The scuttlebutt ranged everywhere between talks that were already underway between the two campaigns, which Obama adviser Davide Axelrod decried as false on MSNBC’s ‘Morning Joe,’ and threats from CNN’s political team that Clinton’s people were planning “Open civil war” within the Democratic party if she was not offered the VP spot.

These are false. All of them. After other cable networks immediately picked up on CNN’s outlandish claims, they actually went and checked with the Obama people, who swatted down the rumors, and the stories were largely gone from the front pages and TV news updates by midday.

But these rumors, which you must remember did not come about organically, but instead via a media firestorm initiated by the Hillary campaign, are meant to do the same thing the Clintons have been doing for nearly a month: to transform the Hillary-as-VP dialog from a possibility to a foregone conclusion.

Will it work? It seems terribly draconian to me.
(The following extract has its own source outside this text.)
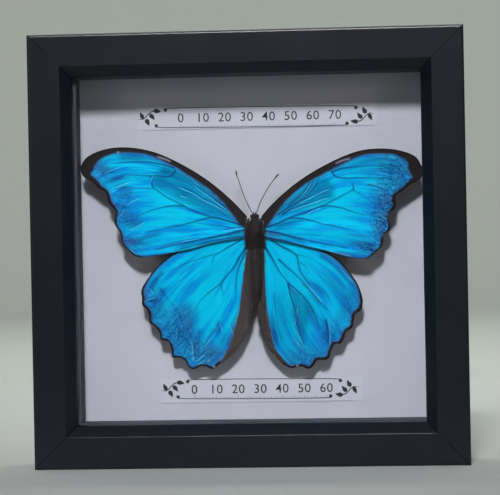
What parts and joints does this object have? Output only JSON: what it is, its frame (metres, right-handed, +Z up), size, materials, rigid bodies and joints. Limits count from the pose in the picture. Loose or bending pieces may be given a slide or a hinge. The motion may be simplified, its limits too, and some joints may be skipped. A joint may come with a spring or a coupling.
{
  "type": "framed butterfly specimen",
  "caption": "Blue morpho butterfly with spread wings, raised over a labelled white card behind glass in a deep square black shadow-box frame.",
  "frame": {"origin": "centre of the bottom edge's footprint, on the surface that the frame stands on", "axes": "+Z up, the glazed front faces -Y, +X to the right as seen from the front"},
  "size_m": [0.195, 0.036, 0.195],
  "materials": {
    "moulding": "satin black paint",
    "glazing": "clear glass",
    "spacer": "matt dark grey card",
    "card": "matt white card",
    "label": "matt paper",
    "panel": "bare fibreboard",
    "steel": "plain thin steel",
    "foam": "light foam",
    "insect_body": "matt, hairy",
    "wing": "metallic blue scales with a dark border"
  },
  "bodies": {
    "root": {"frame_rail_top": "moulding", "frame_rail_bottom": "moulding", "frame_rail_left": "moulding", "frame_rail_right": "moulding", "glass_pane": "glazing", "spacer_top": "spacer", "spacer_bottom": "spacer", "spacer_left": "spacer", "spacer_right": "spacer", "backing_card": "card", "label_upper": "label", "label_lower": "label", "back_panel": "panel", "retaining_point_1": "steel", "retaining_point_2": "steel", "retaining_point_3": "steel", "retaining_point_4": "steel", "retaining_point_5": "steel", "retaining_point_6": "steel", "retaining_point_7": "steel", "retaining_point_8": "steel", "hanger_plate": "steel", "hanger_nail_left": "steel", "hanger_nail_right": "steel", "mounting_block": "foam", "butterfly_body": "insect_body", "antenna_left": "insect_body", "antenna_right": "insect_body", "forewing_left": "wing", "forewing_right": "wing", "hindwing_left": "wing", "hindwing_right": "wing"}
  },
  "joints": []
}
It doesn’t just smell of the old, selfishly opportunistic, strong-armed politics that Barack Obama has campaigned against for over a year now — it reeks of it.

In the end, it will all come down to how well they sell their argument of inevitability. Will the demographics still favor their storyline a month from now? It’s hard to say. But the Obama campaign hasn’t been interested in conventional wisdom thus far, and it’s hard to imagine them starting now, suddenly buckling under the fictitious muscling of the last, most desperate vestiges of the old regime.